**EXCERPTED DATA:**

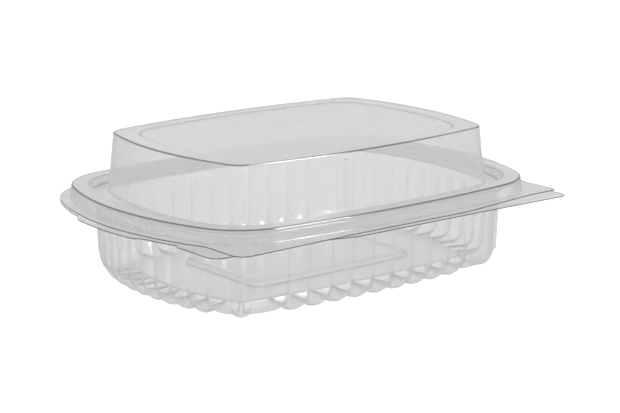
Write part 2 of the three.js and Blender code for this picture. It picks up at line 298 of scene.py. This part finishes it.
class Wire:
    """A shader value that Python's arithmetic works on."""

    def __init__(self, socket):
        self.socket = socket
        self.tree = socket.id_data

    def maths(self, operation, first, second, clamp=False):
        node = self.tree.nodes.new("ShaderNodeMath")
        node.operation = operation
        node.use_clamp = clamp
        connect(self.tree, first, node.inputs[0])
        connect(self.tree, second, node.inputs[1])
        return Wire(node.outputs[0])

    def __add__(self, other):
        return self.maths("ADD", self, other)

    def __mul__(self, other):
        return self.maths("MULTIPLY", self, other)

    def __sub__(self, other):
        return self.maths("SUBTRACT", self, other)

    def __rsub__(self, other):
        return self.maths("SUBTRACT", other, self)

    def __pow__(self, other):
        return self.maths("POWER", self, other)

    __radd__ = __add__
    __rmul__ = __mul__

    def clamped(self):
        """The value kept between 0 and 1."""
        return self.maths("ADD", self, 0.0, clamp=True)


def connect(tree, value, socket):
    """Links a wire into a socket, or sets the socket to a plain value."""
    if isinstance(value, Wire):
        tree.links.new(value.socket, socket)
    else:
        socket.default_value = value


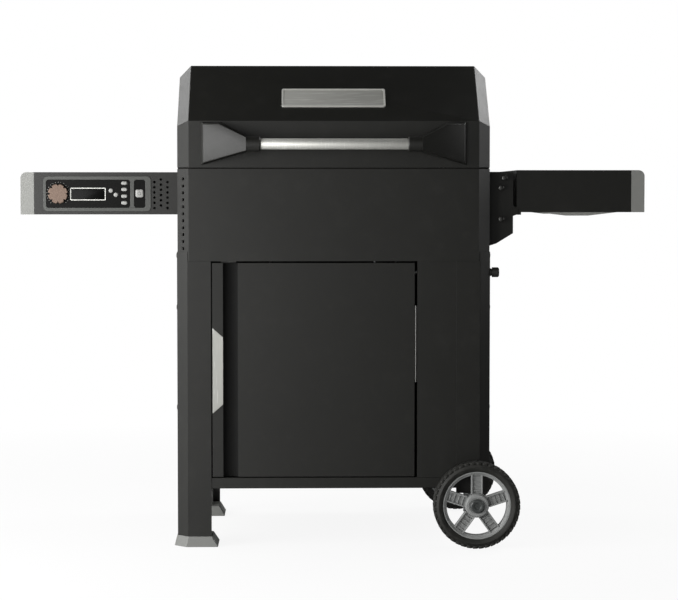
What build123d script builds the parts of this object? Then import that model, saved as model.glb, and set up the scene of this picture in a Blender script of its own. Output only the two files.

**WHAT YOU ARE ASKED TO DO:** Output the data above exactly, please, line for line.

**TASK OUTPUT:**
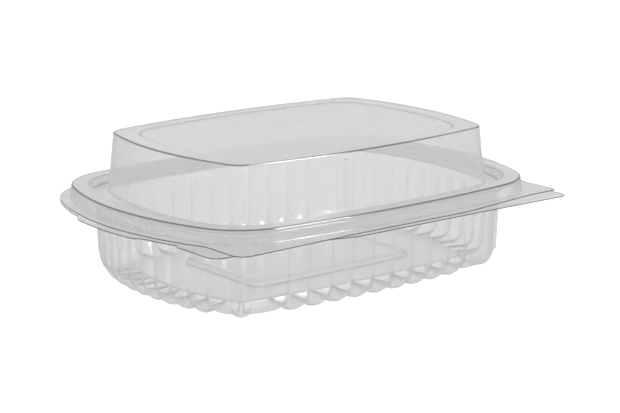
Write part 2 of the three.js and Blender code for this picture. It picks up at line 298 of scene.py. This part finishes it.
class Wire:
    """A shader value that Python's arithmetic works on."""

    def __init__(self, socket):
        self.socket = socket
        self.tree = socket.id_data

    def maths(self, operation, first, second, clamp=False):
        node = self.tree.nodes.new("ShaderNodeMath")
        node.operation = operation
        node.use_clamp = clamp
        connect(self.tree, first, node.inputs[0])
        connect(self.tree, second, node.inputs[1])
        return Wire(node.outputs[0])

    def __add__(self, other):
        return self.maths("ADD", self, other)

    def __mul__(self, other):
        return self.maths("MULTIPLY", self, other)

    def __sub__(self, other):
        return self.maths("SUBTRACT", self, other)

    def __rsub__(self, other):
        return self.maths("SUBTRACT", other, self)

    def __pow__(self, other):
        return self.maths("POWER", self, other)

    __radd__ = __add__
    __rmul__ = __mul__

    def clamped(self):
        """The value kept between 0 and 1."""
        return self.maths("ADD", self, 0.0, clamp=True)


def connect(tree, value, socket):
    """Links a wire into a socket, or sets the socket to a plain value."""
    if isinstance(value, Wire):
        tree.links.new(value.socket, socket)
    else:
        socket.default_value = value


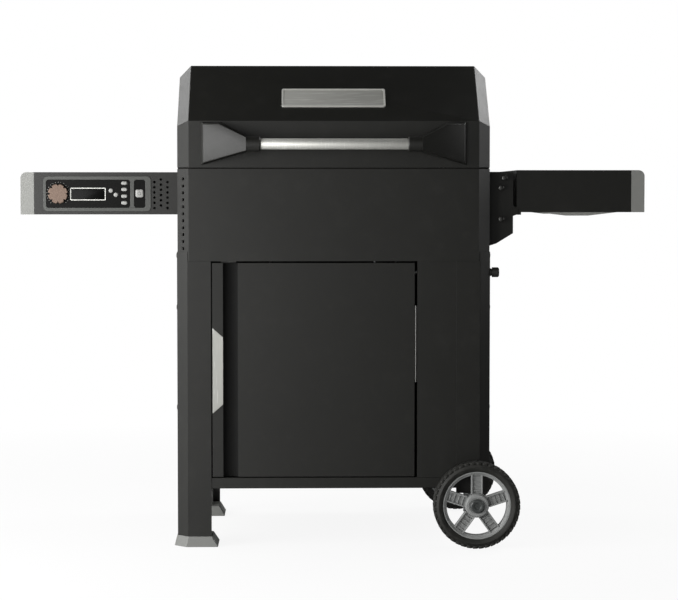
What build123d script builds the parts of this object? Then import that model, saved as model.glb, and set up the scene of this picture in a Blender script of its own. Output only the two files.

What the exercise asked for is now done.